[START Dataset excerpt]
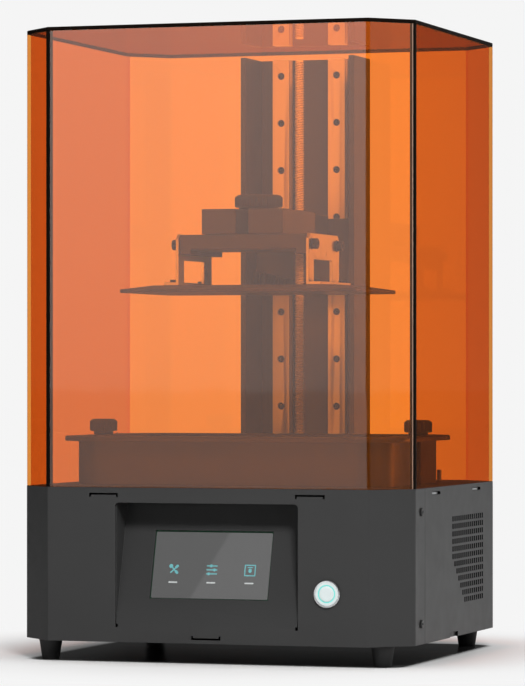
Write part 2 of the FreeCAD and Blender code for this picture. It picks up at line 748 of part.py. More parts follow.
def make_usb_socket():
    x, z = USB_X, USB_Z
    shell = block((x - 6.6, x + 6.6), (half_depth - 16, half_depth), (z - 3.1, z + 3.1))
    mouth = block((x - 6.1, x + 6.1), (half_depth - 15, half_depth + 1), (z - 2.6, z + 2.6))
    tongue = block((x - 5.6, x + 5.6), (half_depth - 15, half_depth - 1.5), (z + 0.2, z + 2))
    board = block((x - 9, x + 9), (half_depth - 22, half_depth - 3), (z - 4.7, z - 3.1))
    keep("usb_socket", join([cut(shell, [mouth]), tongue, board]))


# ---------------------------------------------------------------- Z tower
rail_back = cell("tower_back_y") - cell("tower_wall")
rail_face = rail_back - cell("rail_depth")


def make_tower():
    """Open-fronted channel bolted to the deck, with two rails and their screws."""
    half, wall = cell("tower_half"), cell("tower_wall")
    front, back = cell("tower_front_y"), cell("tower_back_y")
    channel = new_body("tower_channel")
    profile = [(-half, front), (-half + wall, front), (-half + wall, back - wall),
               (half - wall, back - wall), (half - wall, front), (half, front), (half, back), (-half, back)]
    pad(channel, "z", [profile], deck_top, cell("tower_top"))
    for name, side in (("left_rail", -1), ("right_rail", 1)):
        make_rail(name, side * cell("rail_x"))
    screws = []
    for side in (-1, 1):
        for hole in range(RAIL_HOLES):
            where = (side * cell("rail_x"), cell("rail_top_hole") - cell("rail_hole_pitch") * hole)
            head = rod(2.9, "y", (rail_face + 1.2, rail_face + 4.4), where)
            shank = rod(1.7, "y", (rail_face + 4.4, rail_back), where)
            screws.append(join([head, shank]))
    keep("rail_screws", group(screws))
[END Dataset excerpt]
* [Your objective]:
Restate the data above word for word, please.

* [Problem solution]:
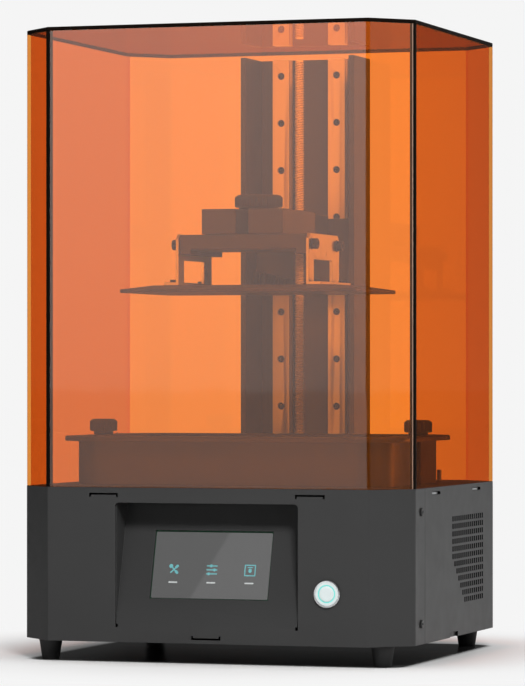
Write part 2 of the FreeCAD and Blender code for this picture. It picks up at line 748 of part.py. More parts follow.
def make_usb_socket():
    x, z = USB_X, USB_Z
    shell = block((x - 6.6, x + 6.6), (half_depth - 16, half_depth), (z - 3.1, z + 3.1))
    mouth = block((x - 6.1, x + 6.1), (half_depth - 15, half_depth + 1), (z - 2.6, z + 2.6))
    tongue = block((x - 5.6, x + 5.6), (half_depth - 15, half_depth - 1.5), (z + 0.2, z + 2))
    board = block((x - 9, x + 9), (half_depth - 22, half_depth - 3), (z - 4.7, z - 3.1))
    keep("usb_socket", join([cut(shell, [mouth]), tongue, board]))


# ---------------------------------------------------------------- Z tower
rail_back = cell("tower_back_y") - cell("tower_wall")
rail_face = rail_back - cell("rail_depth")


def make_tower():
    """Open-fronted channel bolted to the deck, with two rails and their screws."""
    half, wall = cell("tower_half"), cell("tower_wall")
    front, back = cell("tower_front_y"), cell("tower_back_y")
    channel = new_body("tower_channel")
    profile = [(-half, front), (-half + wall, front), (-half + wall, back - wall),
               (half - wall, back - wall), (half - wall, front), (half, front), (half, back), (-half, back)]
    pad(channel, "z", [profile], deck_top, cell("tower_top"))
    for name, side in (("left_rail", -1), ("right_rail", 1)):
        make_rail(name, side * cell("rail_x"))
    screws = []
    for side in (-1, 1):
        for hole in range(RAIL_HOLES):
            where = (side * cell("rail_x"), cell("rail_top_hole") - cell("rail_hole_pitch") * hole)
            head = rod(2.9, "y", (rail_face + 1.2, rail_face + 4.4), where)
            shank = rod(1.7, "y", (rail_face + 4.4, rail_back), where)
            screws.append(join([head, shank]))
    keep("rail_screws", group(screws))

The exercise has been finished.